▶ **PROBLEM DETAILS**
Repeat each line exactly as it is written.

▶ **DATASET CONTENT**
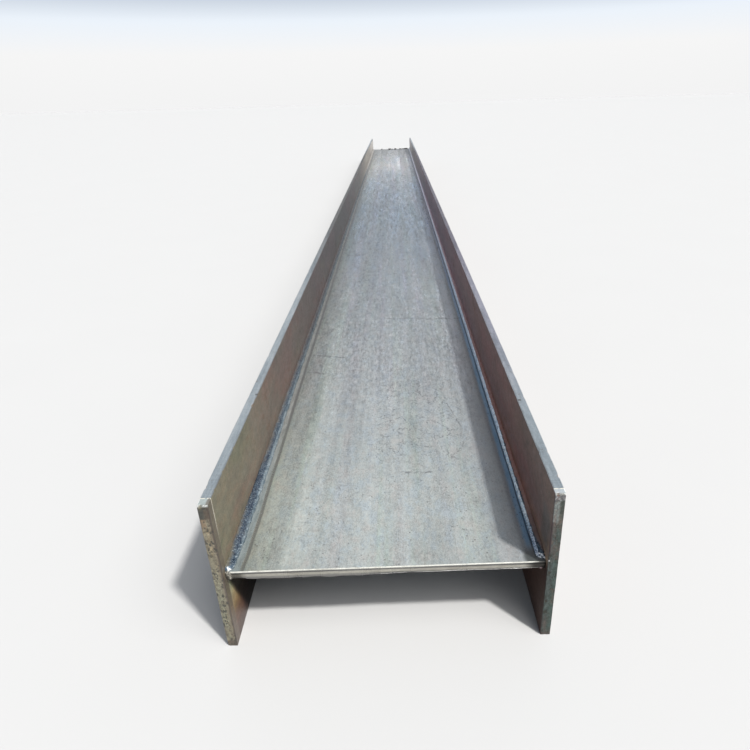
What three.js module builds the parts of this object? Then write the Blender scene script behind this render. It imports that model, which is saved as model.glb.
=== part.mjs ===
// Built-up steel H-beam: one web plate and two flange plates, joined by four continuous fillet welds.
// Units are millimetres. +Z is up, +Y runs along the beam, +X runs from the left flange to the right flange.
// The beam lies on the long edges of its flanges, so the web is level. The origin is the centre of the
// beam's footprint, on the surface it lies on.
import * as THREE from 'three';

// Driving dimensions
const BEAM_DEPTH = 400;        // over the outer faces of the two flanges, along X
const FLANGE_WIDTH = 216;      // height of each flange as the beam lies, along Z
const FLANGE_THICKNESS = 12;
const WEB_THICKNESS = 10;
const BEAM_LENGTH = 6000;      // length of the flange plates, along Y
const WEB_SETBACK = 8;         // the web's front end stops this far behind the flanges' front ends
const FLANGE_ARRIS = 0.6;      // worn corner along each long edge of a flange plate
const WELD_LEG_WEB = 10;       // fillet weld leg along the web
const WELD_LEG_FLANGE = 7;     // fillet weld leg along the flange
const WELD_CROWN = 1.0;        // height of the convex weld face over the straight line between its toes
const WELD_CROWN_STEPS = 6;
const WELD_FRONT_STOP = 2;     // bare web left in front of each weld
const WELD_BACK_STOP = 6;      // bare web left behind each weld

// Derived positions
const HALF_LENGTH = BEAM_LENGTH / 2;
const FLANGE_INNER_X = BEAM_DEPTH / 2 - FLANGE_THICKNESS;
const WEB_MIDDLE_Z = FLANGE_WIDTH / 2;
const WEB_TOP_Z = WEB_MIDDLE_Z + WEB_THICKNESS / 2;
const WEB_BOTTOM_Z = WEB_MIDDLE_Z - WEB_THICKNESS / 2;
const WEB_FRONT_Y = -HALF_LENGTH + WEB_SETBACK;
const WEB_BACK_Y = HALF_LENGTH;

// A straight prism along Y from y0 to y1. The outline is a list of [x, z] points, anticlockwise with x to the
// right and z up.
function prismAlongY(outline, y0, y1) {
  const shape = new THREE.Shape(outline.map(([x, z]) => new THREE.Vector2(x, z)));
  const geometry = new THREE.ExtrudeGeometry(shape, { depth: y1 - y0, bevelEnabled: false, steps: 1 });
  geometry.rotateX(Math.PI / 2);   // the outline's second axis becomes +Z, and the extrusion runs towards -Y
  geometry.translate(0, y1, 0);
  return geometry;
}

// Square-cornered plate section.
function squareOutline(x0, x1, z0, z1) {
  return [[x0, z0], [x1, z0], [x1, z1], [x0, z1]];
}

// Plate section with its four long corners taken off.
function wornOutline(x0, x1, z0, z1, c) {
  return [
    [x0 + c, z0], [x1 - c, z0], [x1, z0 + c], [x1, z1 - c],
    [x1 - c, z1], [x0 + c, z1], [x0, z1 - c], [x0, z0 + c],
  ];
}

// Fillet weld section: two straight legs, and a convex face between the toes. sideX and sideZ are +1 or -1 and say
// which way the section grows from the inside corner at (cornerX, cornerZ).
function filletOutline(cornerX, cornerZ, sideX, sideZ) {
  const points = [[0, 0], [WELD_LEG_WEB, 0]];
  for (let i = 1; i < WELD_CROWN_STEPS; i++) {
    const t = i / WELD_CROWN_STEPS;
    const crown = WELD_CROWN * 4 * t * (1 - t) / Math.SQRT2;
    points.push([WELD_LEG_WEB * (1 - t) + crown, WELD_LEG_FLANGE * t + crown]);
  }
  points.push([0, WELD_LEG_FLANGE]);
  const placed = points.map(([x, z]) => [cornerX + sideX * x, cornerZ + sideZ * z]);
  return sideX * sideZ > 0 ? placed : placed.reverse();
}

function piece(name, geometry, color, roughness, metalness) {
  const mesh = new THREE.Mesh(geometry, new THREE.MeshStandardMaterial({ color, roughness, metalness }));
  mesh.name = name;
  return mesh;
}

const beam = new THREE.Group();

// Web plate, level between the flanges
beam.add(piece('web_plate', prismAlongY(
  squareOutline(-FLANGE_INNER_X, FLANGE_INNER_X, WEB_BOTTOM_Z, WEB_TOP_Z),
  WEB_FRONT_Y, WEB_BACK_Y), 0xa4abb0, 0.55, 0.6));

// Flange plates, upright along both sides
beam.add(piece('flange_plate_left', prismAlongY(
  wornOutline(-BEAM_DEPTH / 2, -FLANGE_INNER_X, 0, FLANGE_WIDTH, FLANGE_ARRIS),
  -HALF_LENGTH, HALF_LENGTH), 0x7d7466, 0.75, 0.4));
beam.add(piece('flange_plate_right', prismAlongY(
  wornOutline(FLANGE_INNER_X, BEAM_DEPTH / 2, 0, FLANGE_WIDTH, FLANGE_ARRIS),
  -HALF_LENGTH, HALF_LENGTH), 0x6f655c, 0.75, 0.4));

// Fillet welds in the four inside corners
const WELD_Y0 = WEB_FRONT_Y + WELD_FRONT_STOP;
const WELD_Y1 = WEB_BACK_Y - WELD_BACK_STOP;
for (const [name, cornerX, cornerZ, sideX, sideZ] of [
  ['weld_bead_upper_left', -FLANGE_INNER_X, WEB_TOP_Z, 1, 1],
  ['weld_bead_upper_right', FLANGE_INNER_X, WEB_TOP_Z, -1, 1],
  ['weld_bead_lower_left', -FLANGE_INNER_X, WEB_BOTTOM_Z, 1, -1],
  ['weld_bead_lower_right', FLANGE_INNER_X, WEB_BOTTOM_Z, -1, -1],
]) {
  beam.add(piece(name, prismAlongY(filletOutline(cornerX, cornerZ, sideX, sideZ), WELD_Y0, WELD_Y1),
    0x5f6b78, 0.5, 0.7));
}

export default beam;
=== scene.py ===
import math

import bpy
import numpy as np
from mathutils import Matrix, Vector


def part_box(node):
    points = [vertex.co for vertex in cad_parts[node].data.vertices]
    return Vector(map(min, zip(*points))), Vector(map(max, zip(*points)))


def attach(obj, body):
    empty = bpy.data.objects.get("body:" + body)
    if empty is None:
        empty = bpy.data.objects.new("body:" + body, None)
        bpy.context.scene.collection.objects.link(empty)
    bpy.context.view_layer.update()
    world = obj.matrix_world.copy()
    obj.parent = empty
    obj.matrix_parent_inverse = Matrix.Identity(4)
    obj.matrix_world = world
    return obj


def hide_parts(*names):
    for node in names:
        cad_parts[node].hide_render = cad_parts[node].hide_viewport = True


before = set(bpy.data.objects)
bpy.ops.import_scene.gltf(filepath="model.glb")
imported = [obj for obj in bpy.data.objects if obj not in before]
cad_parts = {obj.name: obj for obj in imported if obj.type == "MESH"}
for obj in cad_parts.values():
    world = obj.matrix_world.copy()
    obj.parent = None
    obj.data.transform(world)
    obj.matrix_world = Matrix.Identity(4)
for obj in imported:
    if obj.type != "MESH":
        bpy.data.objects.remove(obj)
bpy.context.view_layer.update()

MM = 0.001

# ---------------------------------------------------------------------------------------------------------------
# The beam's own sizes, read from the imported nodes
# ---------------------------------------------------------------------------------------------------------------
WEB_LO, WEB_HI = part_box("web_plate")
FL_LO, FL_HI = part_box("flange_plate_left")
FR_LO, FR_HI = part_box("flange_plate_right")
Y_FRONT, Y_BACK = FL_LO.y, FL_HI.y            # ends of the flanges
WEB_FRONT, WEB_BACK = WEB_LO.y, WEB_HI.y      # ends of the web
WEB_TOP, WEB_BOTTOM = WEB_HI.z, WEB_LO.z
INNER = WEB_HI.x                              # inner faces of the flanges, at -INNER and +INNER
TOP = FL_HI.z

# ---------------------------------------------------------------------------------------------------------------
# Seeded noise on arrays of points
# ---------------------------------------------------------------------------------------------------------------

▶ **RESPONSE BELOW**
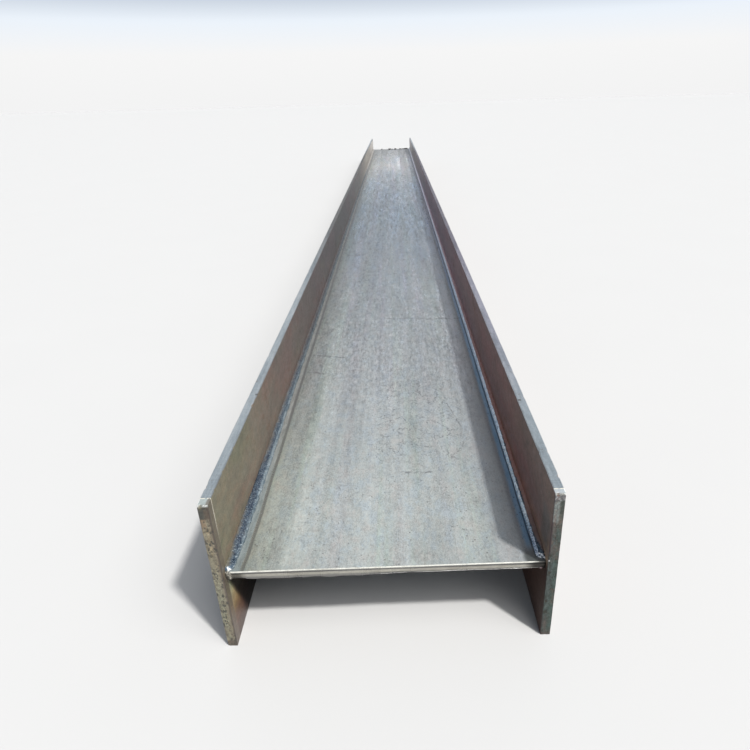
What three.js module builds the parts of this object? Then write the Blender scene script behind this render. It imports that model, which is saved as model.glb.
=== part.mjs ===
// Built-up steel H-beam: one web plate and two flange plates, joined by four continuous fillet welds.
// Units are millimetres. +Z is up, +Y runs along the beam, +X runs from the left flange to the right flange.
// The beam lies on the long edges of its flanges, so the web is level. The origin is the centre of the
// beam's footprint, on the surface it lies on.
import * as THREE from 'three';

// Driving dimensions
const BEAM_DEPTH = 400;        // over the outer faces of the two flanges, along X
const FLANGE_WIDTH = 216;      // height of each flange as the beam lies, along Z
const FLANGE_THICKNESS = 12;
const WEB_THICKNESS = 10;
const BEAM_LENGTH = 6000;      // length of the flange plates, along Y
const WEB_SETBACK = 8;         // the web's front end stops this far behind the flanges' front ends
const FLANGE_ARRIS = 0.6;      // worn corner along each long edge of a flange plate
const WELD_LEG_WEB = 10;       // fillet weld leg along the web
const WELD_LEG_FLANGE = 7;     // fillet weld leg along the flange
const WELD_CROWN = 1.0;        // height of the convex weld face over the straight line between its toes
const WELD_CROWN_STEPS = 6;
const WELD_FRONT_STOP = 2;     // bare web left in front of each weld
const WELD_BACK_STOP = 6;      // bare web left behind each weld

// Derived positions
const HALF_LENGTH = BEAM_LENGTH / 2;
const FLANGE_INNER_X = BEAM_DEPTH / 2 - FLANGE_THICKNESS;
const WEB_MIDDLE_Z = FLANGE_WIDTH / 2;
const WEB_TOP_Z = WEB_MIDDLE_Z + WEB_THICKNESS / 2;
const WEB_BOTTOM_Z = WEB_MIDDLE_Z - WEB_THICKNESS / 2;
const WEB_FRONT_Y = -HALF_LENGTH + WEB_SETBACK;
const WEB_BACK_Y = HALF_LENGTH;

// A straight prism along Y from y0 to y1. The outline is a list of [x, z] points, anticlockwise with x to the
// right and z up.
function prismAlongY(outline, y0, y1) {
  const shape = new THREE.Shape(outline.map(([x, z]) => new THREE.Vector2(x, z)));
  const geometry = new THREE.ExtrudeGeometry(shape, { depth: y1 - y0, bevelEnabled: false, steps: 1 });
  geometry.rotateX(Math.PI / 2);   // the outline's second axis becomes +Z, and the extrusion runs towards -Y
  geometry.translate(0, y1, 0);
  return geometry;
}

// Square-cornered plate section.
function squareOutline(x0, x1, z0, z1) {
  return [[x0, z0], [x1, z0], [x1, z1], [x0, z1]];
}

// Plate section with its four long corners taken off.
function wornOutline(x0, x1, z0, z1, c) {
  return [
    [x0 + c, z0], [x1 - c, z0], [x1, z0 + c], [x1, z1 - c],
    [x1 - c, z1], [x0 + c, z1], [x0, z1 - c], [x0, z0 + c],
  ];
}

// Fillet weld section: two straight legs, and a convex face between the toes. sideX and sideZ are +1 or -1 and say
// which way the section grows from the inside corner at (cornerX, cornerZ).
function filletOutline(cornerX, cornerZ, sideX, sideZ) {
  const points = [[0, 0], [WELD_LEG_WEB, 0]];
  for (let i = 1; i < WELD_CROWN_STEPS; i++) {
    const t = i / WELD_CROWN_STEPS;
    const crown = WELD_CROWN * 4 * t * (1 - t) / Math.SQRT2;
    points.push([WELD_LEG_WEB * (1 - t) + crown, WELD_LEG_FLANGE * t + crown]);
  }
  points.push([0, WELD_LEG_FLANGE]);
  const placed = points.map(([x, z]) => [cornerX + sideX * x, cornerZ + sideZ * z]);
  return sideX * sideZ > 0 ? placed : placed.reverse();
}

function piece(name, geometry, color, roughness, metalness) {
  const mesh = new THREE.Mesh(geometry, new THREE.MeshStandardMaterial({ color, roughness, metalness }));
  mesh.name = name;
  return mesh;
}

const beam = new THREE.Group();

// Web plate, level between the flanges
beam.add(piece('web_plate', prismAlongY(
  squareOutline(-FLANGE_INNER_X, FLANGE_INNER_X, WEB_BOTTOM_Z, WEB_TOP_Z),
  WEB_FRONT_Y, WEB_BACK_Y), 0xa4abb0, 0.55, 0.6));

// Flange plates, upright along both sides
beam.add(piece('flange_plate_left', prismAlongY(
  wornOutline(-BEAM_DEPTH / 2, -FLANGE_INNER_X, 0, FLANGE_WIDTH, FLANGE_ARRIS),
  -HALF_LENGTH, HALF_LENGTH), 0x7d7466, 0.75, 0.4));
beam.add(piece('flange_plate_right', prismAlongY(
  wornOutline(FLANGE_INNER_X, BEAM_DEPTH / 2, 0, FLANGE_WIDTH, FLANGE_ARRIS),
  -HALF_LENGTH, HALF_LENGTH), 0x6f655c, 0.75, 0.4));

// Fillet welds in the four inside corners
const WELD_Y0 = WEB_FRONT_Y + WELD_FRONT_STOP;
const WELD_Y1 = WEB_BACK_Y - WELD_BACK_STOP;
for (const [name, cornerX, cornerZ, sideX, sideZ] of [
  ['weld_bead_upper_left', -FLANGE_INNER_X, WEB_TOP_Z, 1, 1],
  ['weld_bead_upper_right', FLANGE_INNER_X, WEB_TOP_Z, -1, 1],
  ['weld_bead_lower_left', -FLANGE_INNER_X, WEB_BOTTOM_Z, 1, -1],
  ['weld_bead_lower_right', FLANGE_INNER_X, WEB_BOTTOM_Z, -1, -1],
]) {
  beam.add(piece(name, prismAlongY(filletOutline(cornerX, cornerZ, sideX, sideZ), WELD_Y0, WELD_Y1),
    0x5f6b78, 0.5, 0.7));
}

export default beam;
=== scene.py ===
import math

import bpy
import numpy as np
from mathutils import Matrix, Vector


def part_box(node):
    points = [vertex.co for vertex in cad_parts[node].data.vertices]
    return Vector(map(min, zip(*points))), Vector(map(max, zip(*points)))


def attach(obj, body):
    empty = bpy.data.objects.get("body:" + body)
    if empty is None:
        empty = bpy.data.objects.new("body:" + body, None)
        bpy.context.scene.collection.objects.link(empty)
    bpy.context.view_layer.update()
    world = obj.matrix_world.copy()
    obj.parent = empty
    obj.matrix_parent_inverse = Matrix.Identity(4)
    obj.matrix_world = world
    return obj


def hide_parts(*names):
    for node in names:
        cad_parts[node].hide_render = cad_parts[node].hide_viewport = True


before = set(bpy.data.objects)
bpy.ops.import_scene.gltf(filepath="model.glb")
imported = [obj for obj in bpy.data.objects if obj not in before]
cad_parts = {obj.name: obj for obj in imported if obj.type == "MESH"}
for obj in cad_parts.values():
    world = obj.matrix_world.copy()
    obj.parent = None
    obj.data.transform(world)
    obj.matrix_world = Matrix.Identity(4)
for obj in imported:
    if obj.type != "MESH":
        bpy.data.objects.remove(obj)
bpy.context.view_layer.update()

MM = 0.001

# ---------------------------------------------------------------------------------------------------------------
# The beam's own sizes, read from the imported nodes
# ---------------------------------------------------------------------------------------------------------------
WEB_LO, WEB_HI = part_box("web_plate")
FL_LO, FL_HI = part_box("flange_plate_left")
FR_LO, FR_HI = part_box("flange_plate_right")
Y_FRONT, Y_BACK = FL_LO.y, FL_HI.y            # ends of the flanges
WEB_FRONT, WEB_BACK = WEB_LO.y, WEB_HI.y      # ends of the web
WEB_TOP, WEB_BOTTOM = WEB_HI.z, WEB_LO.z
INNER = WEB_HI.x                              # inner faces of the flanges, at -INNER and +INNER
TOP = FL_HI.z

# ---------------------------------------------------------------------------------------------------------------
# Seeded noise on arrays of points
# ---------------------------------------------------------------------------------------------------------------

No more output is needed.